Supplied entries:
+ + +
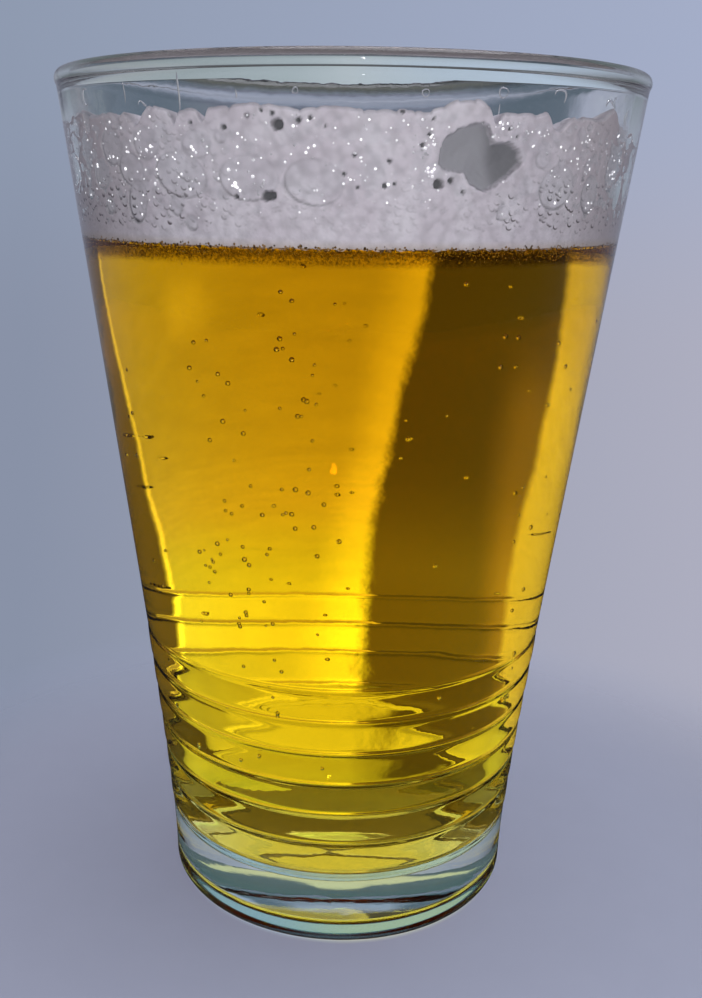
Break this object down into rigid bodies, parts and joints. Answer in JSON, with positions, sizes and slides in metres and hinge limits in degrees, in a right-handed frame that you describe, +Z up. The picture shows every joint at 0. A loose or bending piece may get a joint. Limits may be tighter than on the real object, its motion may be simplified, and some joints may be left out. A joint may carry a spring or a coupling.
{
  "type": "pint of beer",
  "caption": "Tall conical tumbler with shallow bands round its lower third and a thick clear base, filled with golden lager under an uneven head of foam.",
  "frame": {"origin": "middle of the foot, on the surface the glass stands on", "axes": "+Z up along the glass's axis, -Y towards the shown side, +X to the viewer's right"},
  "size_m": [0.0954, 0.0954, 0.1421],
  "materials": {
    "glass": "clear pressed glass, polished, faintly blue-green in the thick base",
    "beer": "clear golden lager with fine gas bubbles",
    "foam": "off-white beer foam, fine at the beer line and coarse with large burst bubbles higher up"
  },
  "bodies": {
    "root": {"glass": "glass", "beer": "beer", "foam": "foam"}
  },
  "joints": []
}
+ + +
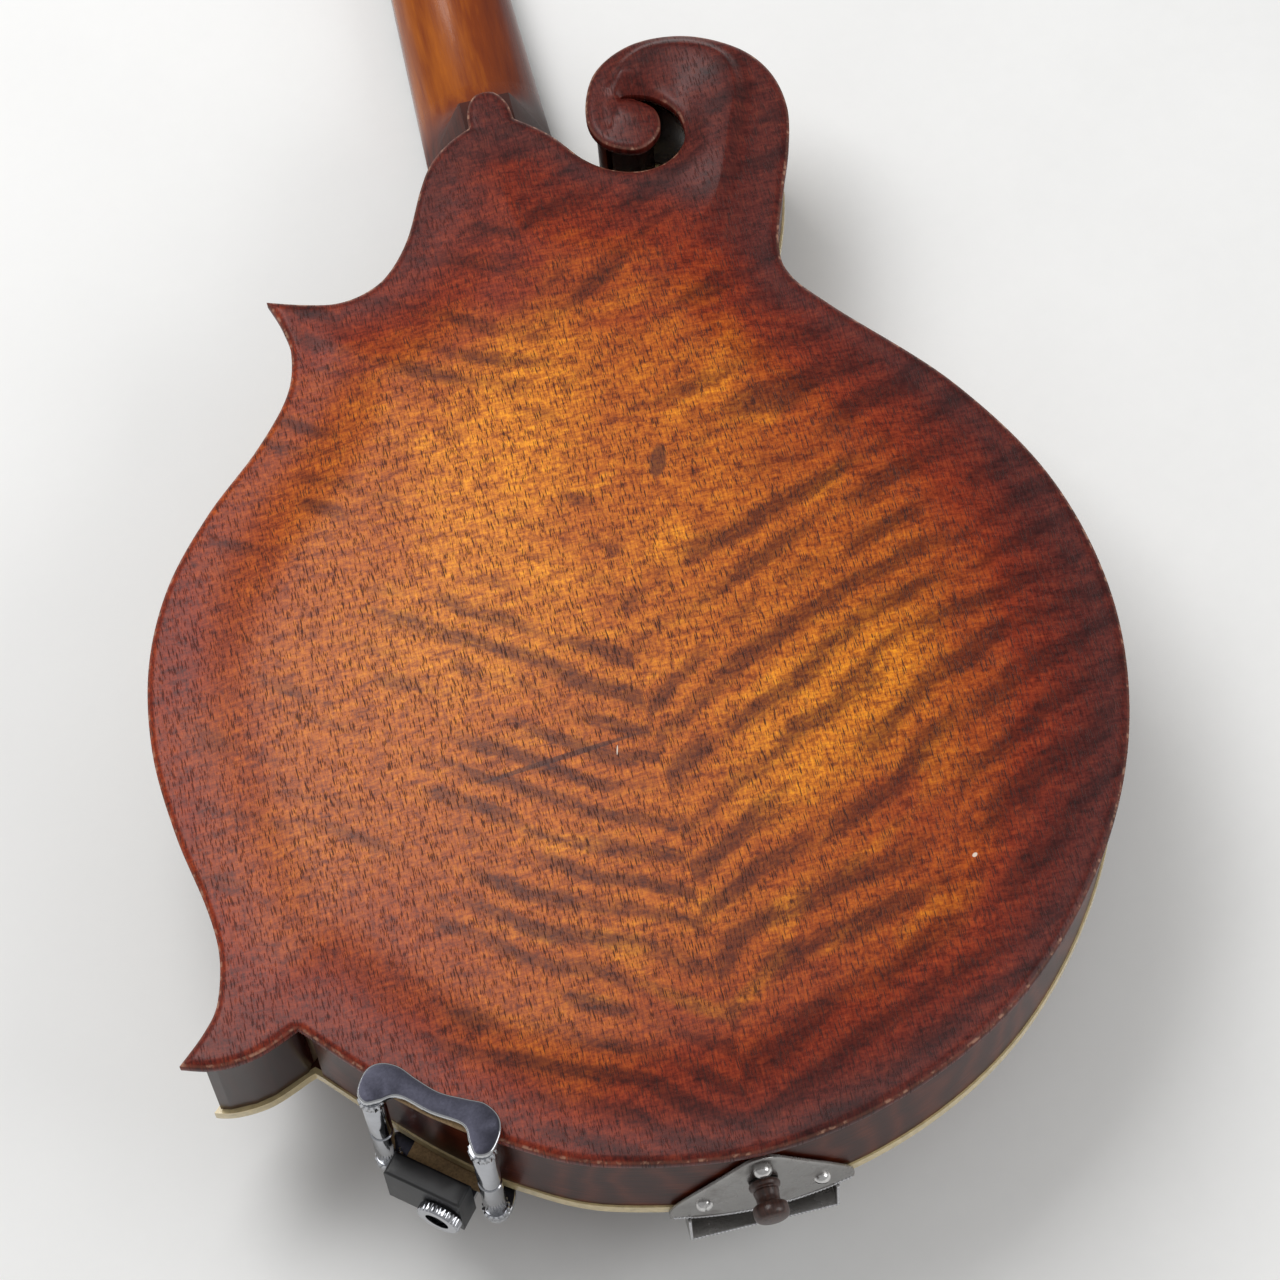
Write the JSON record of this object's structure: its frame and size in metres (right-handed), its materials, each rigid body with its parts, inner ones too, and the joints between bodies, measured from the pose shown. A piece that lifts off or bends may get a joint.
+ + +
Exercise details:
Check each line in the records for the word "parts" and say how many have it, with nothing else.

Worked answer:
2